In highschool I remember changing HTML markup and seeing how that changed how the page was rendered. That entertained me. I've always loved picking things apart and figuring out how they work.

I studied economics in college (practically no programming was part of that education). After college I worked in sales/client support for a large financial software company for a couple of years. I like to learn on my own so I studied the financial derivatives markets. That got redirected into learning some more math.

After working on a few projects with software developers I decided that I may actually enjoy their work more than what I was doing at the time (helping sales people position our product and training clients how to use our product). Until this point in time, my only experience with code was getting through levels on pythonchallenge.com and projecteuler.net, and recording and tweaking Excel VBA macros. I approached my company's R&D recruiters and asked to be interviewed for an entry level position as a software developer. After a few rounds of interviews and many questions "Why do you want to do this?", I earned a spot in our entry level training program. I was advised that if I wanted to make it through this program, I would need to be up to speed on C, basic algorithms and data structures and vim. I listened and in 3-6 months I worked my way through a book on C and Tim Roughgarden's class on coursera.org. I finished that training program successfully a few months ago and am now a freshly minted entry level software developer.

It's pretty refreshing to be a novice in a field that's interested me for such a long time. So far I am significantly less stressed at work and really enjoy what I am doing. It's also fun being a 'new employee' after already working at the company for a few years. Sometimes I feel like a spy. Some people doubted whether I'd be able to make the switch so I am pretty happy that it's working out so far. I like being able to prove people wrong.

I'm a graphic designer by training and by trade. In 1998, I co-founded a small company where I took care of all the design/publishing. After a few months we decided that we needed a website and I was the one who had to build it.

I was scared to death.

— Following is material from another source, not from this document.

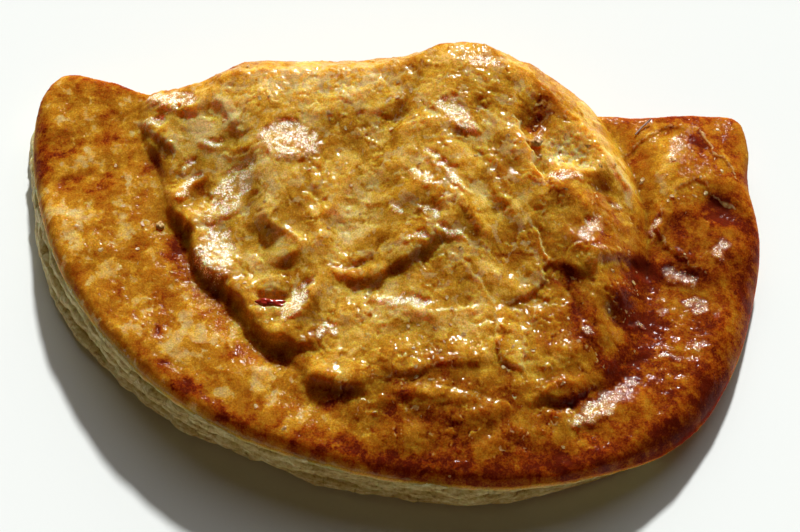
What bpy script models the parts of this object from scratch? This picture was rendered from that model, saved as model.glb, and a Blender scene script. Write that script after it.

The whole "coding" stuff seemed so freaking abstract to me… But I did it, with the help of Dreamweaver 3's wysiwig mode because I didn't want to become crazy.

But one day, we saw a cool trick on some website (and I can't remember which trick or which site) that we wanted to have on our site. It was a JS trick and I had to take a dive into that website's code, copy their JS function and adapt it to our needs. It was surprisingly easy and it made me understand that it was actually very close to how I did my design/layout.

After that, my life has been a neverending downward spiral for me.

Programming class featuring the Commodore PET. 1983.
I started out with a Dragon 32 at around age 14, typing in programs from computer magazines. When I went to university (in 1989), I studied Aeronautical Engineering, which had no computer science or programming at all. I chose a final year project to write a propeller performance tool in Pascal. When I look back at it, I realise what an awful program it was. I was just learning as I went along.

After the engineering degree, I did a "conversion" Masters degree in computer science, though it was rather theoretical and placed great emphasis on formal methods, the management of software projects and being able to write essays comparing OO with non-OO programming. Most of the practical IT/CS skills I got from that time were through my part-time job on the university's computer services help desk.

My current skill set is almost entirely unrelated to my CS degree - I taught myself Python, learned C and my way around Linux through pair-programming with a colleague.

I'm still teaching myself - functional programming in Haskell, using web frameworks to do some nice webapps, and dipping into new languages and technologies that get mentioned on HN and other places.

So I guess that I'm a programmer in spite of my CS degree rather than because of it. I love what I do, so much that it rarely feels like a real job. I'm very lucky.